STORED DATA →
- - - - - - -
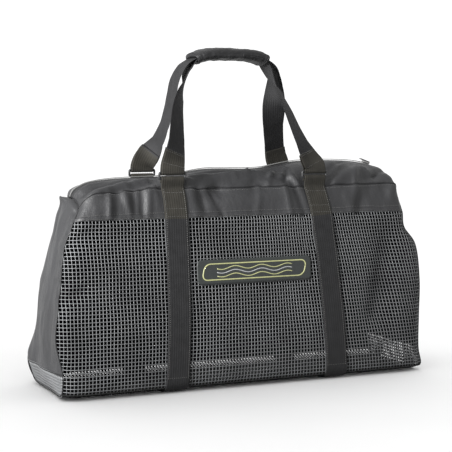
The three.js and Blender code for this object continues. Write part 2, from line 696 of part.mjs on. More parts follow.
function addHandles() {
  for (const sideY of [-1, 1]) {
    const path = handlePath(sideY);
    const start = handleEnd(path, -1, sideY).reverse();
    const end = handleEnd([...path].reverse(), 1, sideY);
    const whole = [...start, ...path, ...end];
    let previous = null;
    const ribs = whole.map((step, k) => {
      const across = step.across.clone();
      if (previous && across.dot(previous) < 0) across.negate();
      previous = across;
      const ahead = whole[Math.min(k + 1, whole.length - 1)].point;
      const along = ahead.clone().sub(whole[Math.max(k - 1, 0)].point);
      const out = step.out.clone();
      if (across.clone().cross(out).dot(along) < 0) out.negate();
      const face = step.point.clone().addScaledVector(out, webbingThickness / 2);
      const left = face.clone().addScaledVector(across, -webbingWidth / 2);
      const right = face.clone().addScaledVector(across, webbingWidth / 2);
      return { left, right, out };
    });
    bag.add(strip((sideY < 0 ? "front" : "back") + "_handle", ribs, webbingThickness, webbing));
  }
}

// A point of a flattened oval: exponent 2 is an ellipse, and a higher one comes closer to a rectangle.
function oval(angle, halfWidth, halfHeight, exponent) {
  const c = Math.cos(angle);
  const s = Math.sin(angle);
  const radius = (Math.abs(c) ** exponent + Math.abs(s) ** exponent) ** (-1 / exponent);
  return [halfWidth * radius * c, halfHeight * radius * s];
}

function addGrip() {
  const stackHalf = webbingThickness + stackGap / 2;
  const roomHeight = stackHalf + wrapClearance;
  const roomWidth = webbingWidth / 2 + 2 * wrapClearance;
  const slit = seamGap / 2 / (gripThickness / 2);
  const angles = evenly(-Math.PI / 2 + slit, Math.PI * 1.5 - slit, 16);
  const section = (halfWidth, halfHeight, exponent, flare) =>
    gripShares.map((share) =>
      angles.map((angle) => {
        const mouth = flare * share ** 6;
        const [y, z] = oval(angle, halfWidth + mouth, halfHeight + mouth, exponent);
        const slope = gripSlope(share);
        const middle = gripPoint(share);
        return new THREE.Vector3(middle.x - z * Math.sin(slope), y, middle.z + z * Math.cos(slope));
      }),
    );
  const outer = section(gripWidth / 2, gripThickness / 2, 2.6, 0);
  const inner = section(roomWidth, roomHeight, 8, wrapMouth);
  bag.add(wall("grip_wrap", outer, inner, nylon));
}

function addZip() {
  const chainHalf = zipChainWidth / 2 / zipTapeWidth;
  const chainSurface = (u, v) =>
    bodyPoint(u, v).addScaledVector(outward(bodyPoint, u, v), seamGap + zipChainThickness);
  const chainPlaces = [ridgeLine - chainHalf, ridgeLine + chainHalf];
  const chain = sheet(
    "zip_chain",
    chainSurface,
    coarseColumns,
    chainPlaces,
    zipChainThickness,
    zipTeeth,
    [seamGap, seamGap, 0, 0],
  );
  const seat = chainSurface(sliderPlace, ridgeLine);
  const ahead = chainSurface(sliderPlace - probe, ridgeLine);
  const lean = Math.atan2(seat.z - ahead.z, seat.x - ahead.x);
  const sliderShape = new THREE.BoxGeometry(sliderLength, sliderWidth, sliderThickness);
  const slider = new THREE.Mesh(sliderShape, zipTeeth);
  slider.name = "zip_slider";
  slider.position.set(0, 0, seamGap + sliderThickness / 2);
  const pullShape = new THREE.BoxGeometry(pullLength, pullWidth, pullThickness);
  const pull = new THREE.Mesh(pullShape, plastic);
  pull.name = "zip_pull";
  pull.position.set((sliderLength - pullLength) / 2, 0, 2 * seamGap + sliderThickness + pullThickness / 2);
  const seated = new THREE.Group();
  seated.position.copy(seat);
  seated.rotation.y = -lean;
  seated.add(slider, pull);
  bag.add(chain, seated);
}

// The front line at which the wall passes a height, at u.
function lineAtHeight(u, height) {
  let low = cornerLine;
  let high = lastWallLine;
  for (let k = 0; k < 40; k++) {
    const middle = (low + high) / 2;
    if (bodyPoint(u, middle).z < height) low = middle;
    else high = middle;
  }
  return (low + high) / 2;
}

function addPatch() {
  const surface = (x, height) => {
    const line = lineAtHeight(x / halfLength, height);
    const u = uAt(x, line);
    return bodyPoint(u, line).addScaledVector(outward(bodyPoint, u, line), seamGap * 2 + patchThickness);
  };
  const columns = evenly(patchShift - patchWidth / 2, patchShift + patchWidth / 2, 8);
  const middle = patchHeightAboveBottom + bottomLift;
  const rows = evenly(middle - patchHeight / 2, middle + patchHeight / 2, 2);
  bag.add(sheet("patch", surface, columns, rows, patchThickness, patchCloth, everyTrim));
}

addBody();
addEnds();
addStraps();
addRings();
addHandles();
addGrip();
addZip();
addPatch();

// The origin goes under the middle of the whole bag.
const box = new THREE.Box3().setFromObject(bag);
bag.position.set(-(box.min.x + box.max.x) / 2, -(box.min.y + box.max.y) / 2, -box.min.z);

export default bag;
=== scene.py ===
"""A mesh gear bag: net front and bottom, nylon yoke, back, ends and lid, webbing straps and handles.

Shapes are worked out in millimetres in the part's own frame (+X along the bag, -Y the front, +Z up) and
turned into metres when a piece is made.
"""
import math
from collections import namedtuple

import bpy
import numpy as np
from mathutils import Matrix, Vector


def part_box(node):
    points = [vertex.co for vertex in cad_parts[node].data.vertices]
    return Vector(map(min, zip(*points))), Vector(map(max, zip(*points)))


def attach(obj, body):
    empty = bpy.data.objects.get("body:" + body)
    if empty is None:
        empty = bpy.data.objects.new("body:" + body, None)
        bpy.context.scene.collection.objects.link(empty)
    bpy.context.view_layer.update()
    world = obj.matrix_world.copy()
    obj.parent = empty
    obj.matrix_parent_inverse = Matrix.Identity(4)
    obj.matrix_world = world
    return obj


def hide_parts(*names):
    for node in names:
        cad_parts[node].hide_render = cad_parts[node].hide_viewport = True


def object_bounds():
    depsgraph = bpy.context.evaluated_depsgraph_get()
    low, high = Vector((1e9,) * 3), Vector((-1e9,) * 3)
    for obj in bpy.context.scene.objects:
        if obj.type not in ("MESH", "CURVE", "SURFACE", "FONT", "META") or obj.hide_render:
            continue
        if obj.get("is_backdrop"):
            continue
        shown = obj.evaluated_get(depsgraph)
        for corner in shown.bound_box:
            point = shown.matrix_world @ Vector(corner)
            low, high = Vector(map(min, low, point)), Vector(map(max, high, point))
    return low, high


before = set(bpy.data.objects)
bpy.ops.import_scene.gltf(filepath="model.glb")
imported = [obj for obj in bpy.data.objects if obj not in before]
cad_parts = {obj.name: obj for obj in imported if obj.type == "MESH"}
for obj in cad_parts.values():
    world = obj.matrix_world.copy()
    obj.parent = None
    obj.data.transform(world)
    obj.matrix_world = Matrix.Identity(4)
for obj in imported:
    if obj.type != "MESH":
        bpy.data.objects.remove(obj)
cad_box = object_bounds()

# Body
BODY_LENGTH = 848
BODY_HEIGHT = 456
BOTTOM_DEPTH = 250
YOKE_EDGE_HEIGHT = 350
ZIP_TAPE_WIDTH = 42
CLOTH_THICKNESS = 1.4
GUSSET_BULGE = 12
HALF_LENGTH = BODY_LENGTH / 2
HALF_DEPTH = BOTTOM_DEPTH / 2
TOP_RISE = BODY_HEIGHT - YOKE_EDGE_HEIGHT

# Net
NET_PITCH_ALONG = 7.3
NET_PITCH_UP = 7.6
NET_LEAN = 11
STRAND_WIDTH = 1.6
STRAND_THICKNESS = 1.3
BOTTOM_STRAND_WIDTH = 5.4

# Webbing and rings
WEBBING_WIDTH = 50
WEBBING_THICKNESS = 2
WEBBING_RIBS = 10
STRAP_CLEARANCE = 0.8
STRAP_SPACING = 326
STRAP_LEAN_LEFT = 8
STRAP_LEAN_RIGHT = 34
RING_LIFT = 26
RING_SETBACK = 41
RING_HEIGHT = 17
RING_BAR = 4.5
RING_DEPTH = 4
RING_SIDE_ROOM = 1.2
RING_CORNER_RADIUS = 5
RING_SIDES = 12
RING_SQUARENESS = 0.75
LOOP_CLEARANCE = 0.4
STRAP_TAIL = 9
BOTTOM_LIFT = WEBBING_THICKNESS + STRAP_CLEARANCE

# Handles and grip
GRIP_TOP_HEIGHT = 700
GRIP_LENGTH = 164
GRIP_WIDTH = 66
GRIP_THICKNESS = 26
GRIP_ARCH = 12
HANDLE_TAIL = 45
STACK_GAP = 1.4
WRAP_CLEARANCE = 0.9

# Zip
TOOTH_PITCH = 2.6
TOOTH_SIZE = (1.5, 4.2, 1.9)
TOOTH_LIFT = 1.2
TOOTH_SPREAD = 0.55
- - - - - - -
EXERCISE TASK → This exercise asks for the lines from the line with "the whole bag." to the line with "if empty is", both lines included, set down exactly and with nothing else.

SOLUTION →
// The origin goes under the middle of the whole bag.
const box = new THREE.Box3().setFromObject(bag);
bag.position.set(-(box.min.x + box.max.x) / 2, -(box.min.y + box.max.y) / 2, -box.min.z);

export default bag;
=== scene.py ===
"""A mesh gear bag: net front and bottom, nylon yoke, back, ends and lid, webbing straps and handles.

Shapes are worked out in millimetres in the part's own frame (+X along the bag, -Y the front, +Z up) and
turned into metres when a piece is made.
"""
import math
from collections import namedtuple

import bpy
import numpy as np
from mathutils import Matrix, Vector


def part_box(node):
    points = [vertex.co for vertex in cad_parts[node].data.vertices]
    return Vector(map(min, zip(*points))), Vector(map(max, zip(*points)))


def attach(obj, body):
    empty = bpy.data.objects.get("body:" + body)
    if empty is None:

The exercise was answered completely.